The Tradition of the Christmas Carol

I grew up surrounded by literature. My dad is an English professor with a specialty in Early American Literature, it’s just always been a huge part of my life, even to the point that Edgar Allan Poe was my bedtime stories.

My favorite way that my dad’s profession bled into our home life, though, was always his colleagues and the talks that he would let me come with him to see. I love to hear people talk about what they are passionate about and do what they love, so I tagged along to as many presentations as I could.

The best event my dad ever brought me to was Dr. Marc Napolitano’s performance of A Christmas Carol by Charles Dickens. Dr. Napolitano was relatively new to the department that year – I think it was 2013 – and I hadn’t met him before, so I wasn’t sure what to expect. I knew the story of A Christmas Carol, everyone knows the story. I’d never read it, I was still in middle shool, but I was familiar with the plot. I’d seen renditions of it through disney animations and such. Worst case scenario, what I was walking into was some professor standing in front of a crowd and droning on about the significance of the story or something else that wouldn’t hold my attention.

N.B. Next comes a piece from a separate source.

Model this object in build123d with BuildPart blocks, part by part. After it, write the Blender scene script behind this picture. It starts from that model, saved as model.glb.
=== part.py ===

It absolutely was not that.

For two hours, I sat next to my dad, absolutely riveted by Dr. Napolitano as he stood in front of a full room of students and other professors and gave a one man performance of A Christmas Carol, with voices and expressions and a passion that I’d never seen before. He was the only person up there, but each character was unique and all it took was a shift of his shoulders and a different lilt to his words for me to know that someone different was speaking. He was phenomenal. This was A Christmas Carol as it was supposed to be.

Looking back on it now, Dr. Naoplitano’s performance was a perfect example of how little it takes for an old work to take on new life. He was so passionate about this text that he was willing to memorize it in its entirety and stand in front of a crowd to bare his heart as he performed it so that he could share it with others the way he saw it, which was no small feat especially since Dr. Napolitano was a small, quiet man with a gentle smile and an even gentler voice. None of his shyness was present during his performance, his voice was booming. Even now I can hear him.

“Are there no prisons?! Are there no workhouses?!”

The fluidity of A Christmas Carol comes to my mind as we start to tackle it in class. After seeing that performance, I’ll be honest, no other adaptation of Dickens’ work has been good enough for me. Somehow, Dr. Napolitano had taken this thing that so many people knew by heart and made it his own. He made it new and he made it riveting, and I know all too well how hard it is to make a room full of cadets at USMA pay attention for that long.

After that first performance and until three years later when Dr. Napolitano left the academy, my family made it a tradition to go see his performance. In 2015, he left USMA and accepted a job offer at USAFA, and my childhood best friend who is a current cadet there assures me he’s still continuing his tradition of sharing Dickens’ A Christmas Carol with anyone willing to listen.